_Problem to work on_. Would you print the material exactly, starting at its first line and ending at the line holding "k, at(44 + k"?

_Dataset excerpt_.

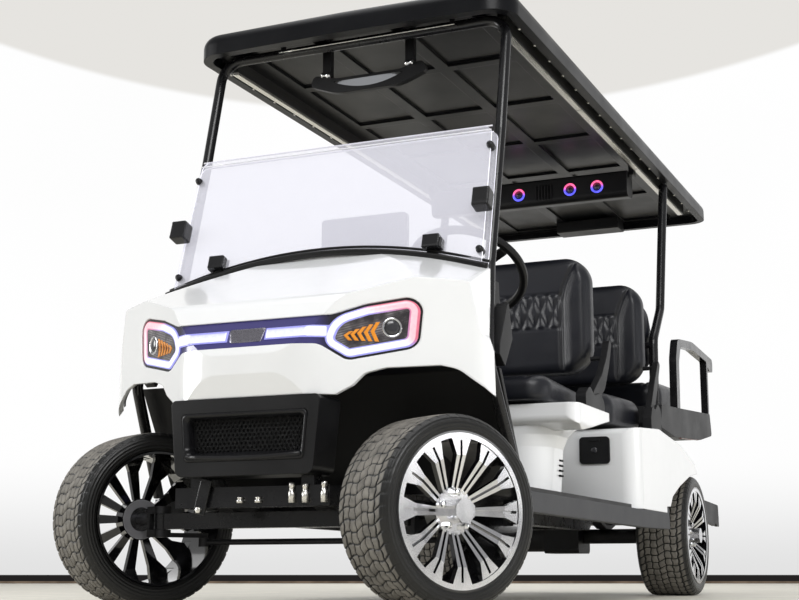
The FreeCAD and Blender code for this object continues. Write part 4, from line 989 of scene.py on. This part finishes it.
def under_nose():
    """Link from the bumper to the beam, and the fittings that stand before the cross member."""
    tilt = Matrix.Rotation(math.radians(14), 4, "Y")
    block("nose_link", at(-136, -1413, 284), (34, 8, 94), 3, "steel", tilt)
    turned("link_bolt", at(-146, -1417, 250), (0, -1, 0), [(9, 0), (9, 5), (7, 7), (2, 7)],
           "strip", 6)
    for k, (x, z, h) in enumerate(FITTINGS):
        profile = [(9, 0), (9, h * 0.55), (6.5, h * 0.6), (6.5, h * 0.8), (8, h * 0.84), (8, h),
                   (3, h + 2)]
        turned("beam_fitting_%d" % k, at(x, -1411, z), (0, 0, 1), profile, "strip", 18)


# Under the roof, in millimetres

SPEAKERS = (-148, -33, 190, 305)
SPEAKER_CONE = [(18, -1), (18, 0.5), (11, 1.0), (8, 5), (4, 6.5), (1, 6.6)]
MIRROR_KNOB = [(8, -14), (10, -12), (10, -2), (6, 0), (6, 8), (9, 9), (9, 14), (4, 15)]
CRESCENT_HALF, CRESCENT_STEPS = 120, 40
STRIP_SPANS = ((-735, 60), (66, 870), (876, 1690))
SCREW = [(4.5, -2), (4.5, 1), (3, 2.4), (1, 2.6)]


def speakers():
    """Lit rings, cones and ribs on the face of the sound bar."""
    ring = [(22.5 + 4.2 * c, 2.0 + 3.6 * s) for c, s in circle(10)]
    for k, x in enumerate(SPEAKERS):
        centre = at(x, 869.6, 1648)
        turned("speaker_ring_%d" % k, centre, (0, -1, 0), ring, "speaker", sides=40, ring=True)
        turned("speaker_cone_%d" % k, centre, (0, -1, 0), SPEAKER_CONE, "smoke")
    for k in range(6):
        block("bar_rib_%d" % k, at(44 + k * 13, 868.5, 1648), (5, 6, 62), 1.5, "trim")


def mirror_parts():
    """Knobs on the mirror's stems and the bright crescent of its glass."""
    for side, name in SIDES:
        turned("mirror_knob_" + name, at(146 * side, -714, 1664), (side, -0.3, 0), MIRROR_KNOB,
               "chrome", sides=18)
    vertices = []
    for i in range(CRESCENT_STEPS + 1):
        share = 2 * i / CRESCENT_STEPS - 1
        low = 1612 + 26 * share ** 2
        vertices += [at(CRESCENT_HALF * share, -712.5, low),
                     at(CRESCENT_HALF * share, -712.2, min(1640, low + 30))]
    faces = [(2 * i, 2 * i + 2, 2 * i + 3, 2 * i + 1) for i in range(CRESCENT_STEPS)]
    piece("mirror_crescent", vertices, faces, "mirror")


def roof_details():
    """Pale strips and screws along the roof's rails, and the bar under its front lip."""
    for side, name in SIDES:
        for k, (start, end) in enumerate(STRIP_SPANS):
            block("rail_strip_%s_%d" % (name, k), at(468 * side, (start + end) / 2, 1706.5),
                  (20, end - start, 4), 1.2, "strip")
        turned("rail_screws_" + name, at(506 * side, -700, 1722.5), (0, 0, -1), SCREW, "strip",
               10, copies=17, pitch=150)
    tube("front_lip_bar", [at(-262 + 61 * k, -820, 1716) for k in range(11)], 5.0, "recess")
    tube("front_lip_edge", [at(-258 + 60 * k, -825, 1719.5) for k in range(11)], 1.8, "strip")
    for k, x in enumerate((-246, 332)):
        block("front_lip_bracket_%d" % k, at(x, -818, 1730), (16, 9, 34), 2, "recess")


def side_details():
    """Vents in the pod, the charge port's latch and hinge, and the strips under the rear shell."""
    for side, name in SIDES:
        for k in range(4):
            block("pod_vent_%s_%d" % (name, k), at(473.5 * side, -262, 440 - k * 16), (8, 34, 6),
                  2.4, "liner")
    turned("port_latch", at(433, 271, 516), (0, -1, 0), [(11, -1), (11, 2), (8, 3.5), (3, 3.5)],
           "smoke")
    block("port_hinge", at(433, 270.5, 552), (40, 5, 9), 2, "liner")
    shell = surface("rear_seat_shell")
    for side, name in SIDES:
        below = [at(548 * side, 1130 + 50 * k, 300) for k in range(13)]
        edge = [shell.ray_cast(start, Vector((0, 0, 1)))[0] for start in below]
        tube("tail_strip_" + name, [spot for spot in edge if spot is not None], 4.0, "red_strip",
             sides=10, flat=0.7)


# Stage, lights and camera, in metres

CAMERA = Vector((1.795, -4.8284, 0.093))
CAMERA_YAW = math.radians(23.64)
CAMERA_PITCH = math.radians(10.98)
WALL_DISTANCE = 12.0
WALL_WHITE, WALL_TOP = (1.0, 1.0, 1.0), (0.79, 0.775, 0.745)
BORDER_HEIGHT, BORDER_BOW, BORDER_SOFT = 4.1, 0.05, 0.06
SKIRTING_TOP, SKIRTING_SEAM, SKIRTING_SOFT = 0.07, 0.018, 0.002
SKIRTING_BLACK, SKIRTING_BROWN = (0.018, 0.016, 0.016), (0.10, 0.075, 0.055)
WORLD_STRENGTH = 0.37

# Name, place, target, size, power, and whether it shows in glossy surfaces
LIGHTS = (
    ("key", (2.6, -5.2, 4.4), (0.1, -0.9, 0.7), (3.0, 2.4), 185, True),
    ("side", (5.2, -0.6, 1.5), (0.4, 0.1, 0.5), (4.6, 2.6), 135, False),
    ("streak", (6.0, 0.2, 1.1), (0.4, -1.4, 0.3), (3.4, 0.45), 16, True),
    ("rear", (-2.6, 5.6, 3.6), (0.0, 0.6, 0.7), (3.0, 2.0), 110, False),
    ("front_left", (-4.2, -3.2, 1.9), (-0.4, -1.3, 0.7), (2.6, 1.8), 125, True),
    ("top", (0.0, 0.0, 5.0), (0.0, 0.0, 1.0), (4.0, 6.0), 110, True),
)


def wall_material(name):
    """Studio wall with a dark skirting: seen at its own brightness, and clear from behind."""
    r = Recipe(name)
    z, x = r.axis("Z"), r.axis("X")
    shade = r.ramp(r.noise(0.35, 2.0), 0.3, 0.7)
    tone = r.mix(shade, WALL_WHITE, scaled(WALL_WHITE, 0.985))
    bow = r.times(r.math("POWER", x, 2.0), BORDER_BOW)
    above = r.math("SUBTRACT", z, r.math("ADD", bow, BORDER_HEIGHT))
    tone = r.mix(r.ramp(above, 0.0, BORDER_SOFT), tone, WALL_TOP)
    # Painted shade: the wall darkens towards the floor.
    tone = r.mix(r.ramp(z, 0.0, 1.1), scaled(WALL_WHITE, 0.76), tone)
    worn = r.mix(r.remap(r.noise(3.0, 4.0), 0.4, 0.6), SKIRTING_BROWN, scaled(SKIRTING_BROWN, 1.9))
    seam = r.remap(z, SKIRTING_SEAM - SKIRTING_SOFT, SKIRTING_SEAM + SKIRTING_SOFT)
    top = r.remap(z, SKIRTING_TOP - SKIRTING_SOFT, SKIRTING_TOP + SKIRTING_SOFT)
    tone = r.mix(top, r.mix(seam, worn, SKIRTING_BLACK), tone)
    lit = r.out("BsdfDiffuse", {"Color": tone})
    glow = r.out("Emission", {"Color": tone})
    path = r.node("LightPath").outputs
    seen = r.math("MAXIMUM", path["Is Camera Ray"],
                  r.math("MAXIMUM", path["Is Glossy Ray"], path["Is Transmission Ray"]))
    behind = r.out("NewGeometry", output="Backfacing")
    return r.finish(r.blend(behind, r.blend(seen, lit, glow), r.out("BsdfTransparent")))


def stage_mesh(name, points, material, matrix):
    """A flat four-cornered sheet of the studio."""
    mesh = bpy.data.meshes.new(name)
    mesh.from_pydata(points, [], [(0, 1, 2, 3)])
    mesh.materials.append(material)
    item = added(name, mesh)
    item.matrix_world = matrix


def stage():
    """Floor, and a wall square to the camera."""
    floor = plastic("studio_floor", (0.56, 0.54, 0.475), 0.5, 60.0, 0.0008, 0.3)
    stage_mesh("floor", [(-14, -14, 0), (14, -14, 0), (14, 14, 0), (-14, 14, 0)], floor,
               Matrix.Identity(4))
    turn = Matrix.Rotation(CAMERA_YAW, 4, "Z")
    foot = Vector((CAMERA.x, CAMERA.y, 0)) + turn @ Vector((0, WALL_DISTANCE, 0))
    stage_mesh("wall", [(-9, 0, 0), (9, 0, 0), (9, 0, 9), (-9, 0, 9)],
               wall_material("studio_wall"), Matrix.Translation(foot) @ turn)


def lights():
    """A pale world and the studio's area lights."""
    world = bpy.data.worlds.new("studio")
    scene.world = world
    world.use_nodes = True
    background = world.node_tree.nodes["Background"]
    background.inputs["Color"].default_value = (1.0, 1.0, 1.0, 1.0)
    background.inputs["Strength"].default_value = WORLD_STRENGTH
    for name, place, target, size, power, glossy in LIGHTS:
        data = bpy.data.lights.new(name, "AREA")
        data.shape = "RECTANGLE"
        data.size, data.size_y = size
        data.energy = power
        item = added(name, data)
        item.location = place
        aim = Vector(target) - Vector(place)
        item.rotation_euler = aim.to_track_quat("-Z", "Y").to_euler()
        item.visible_glossy = glossy


def camera():
    """The camera that was fitted to the photo."""
    data = bpy.data.cameras.new("camera")
    data.sensor_width = 36.0
    data.lens = 63.19
    data.sensor_fit = "HORIZONTAL"
    data.clip_end = 60.0
    item = added("camera", data)
    item.location = CAMERA
    item.rotation_euler = (math.pi / 2 + CAMERA_PITCH, 0.0, CAMERA_YAW)
    scene.camera = item
    scene.view_settings.view_transform = "Standard"


dress_frame()
wheels()
seats()
lamps()
screen_parts()
bumper_grille()
under_nose()
speakers()
mirror_parts()
roof_details()
side_details()
stage()
lights()
camera()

_Exercise answer_.
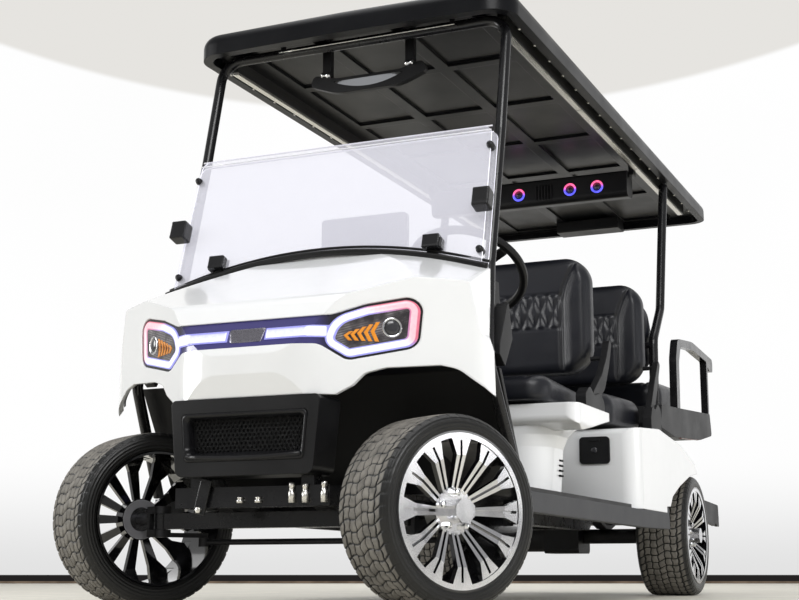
The FreeCAD and Blender code for this object continues. Write part 4, from line 989 of scene.py on. This part finishes it.
def under_nose():
    """Link from the bumper to the beam, and the fittings that stand before the cross member."""
    tilt = Matrix.Rotation(math.radians(14), 4, "Y")
    block("nose_link", at(-136, -1413, 284), (34, 8, 94), 3, "steel", tilt)
    turned("link_bolt", at(-146, -1417, 250), (0, -1, 0), [(9, 0), (9, 5), (7, 7), (2, 7)],
           "strip", 6)
    for k, (x, z, h) in enumerate(FITTINGS):
        profile = [(9, 0), (9, h * 0.55), (6.5, h * 0.6), (6.5, h * 0.8), (8, h * 0.84), (8, h),
                   (3, h + 2)]
        turned("beam_fitting_%d" % k, at(x, -1411, z), (0, 0, 1), profile, "strip", 18)


# Under the roof, in millimetres

SPEAKERS = (-148, -33, 190, 305)
SPEAKER_CONE = [(18, -1), (18, 0.5), (11, 1.0), (8, 5), (4, 6.5), (1, 6.6)]
MIRROR_KNOB = [(8, -14), (10, -12), (10, -2), (6, 0), (6, 8), (9, 9), (9, 14), (4, 15)]
CRESCENT_HALF, CRESCENT_STEPS = 120, 40
STRIP_SPANS = ((-735, 60), (66, 870), (876, 1690))
SCREW = [(4.5, -2), (4.5, 1), (3, 2.4), (1, 2.6)]


def speakers():
    """Lit rings, cones and ribs on the face of the sound bar."""
    ring = [(22.5 + 4.2 * c, 2.0 + 3.6 * s) for c, s in circle(10)]
    for k, x in enumerate(SPEAKERS):
        centre = at(x, 869.6, 1648)
        turned("speaker_ring_%d" % k, centre, (0, -1, 0), ring, "speaker", sides=40, ring=True)
        turned("speaker_cone_%d" % k, centre, (0, -1, 0), SPEAKER_CONE, "smoke")
    for k in range(6):
        block("bar_rib_%d" % k, at(44 + k * 13, 868.5, 1648), (5, 6, 62), 1.5, "trim")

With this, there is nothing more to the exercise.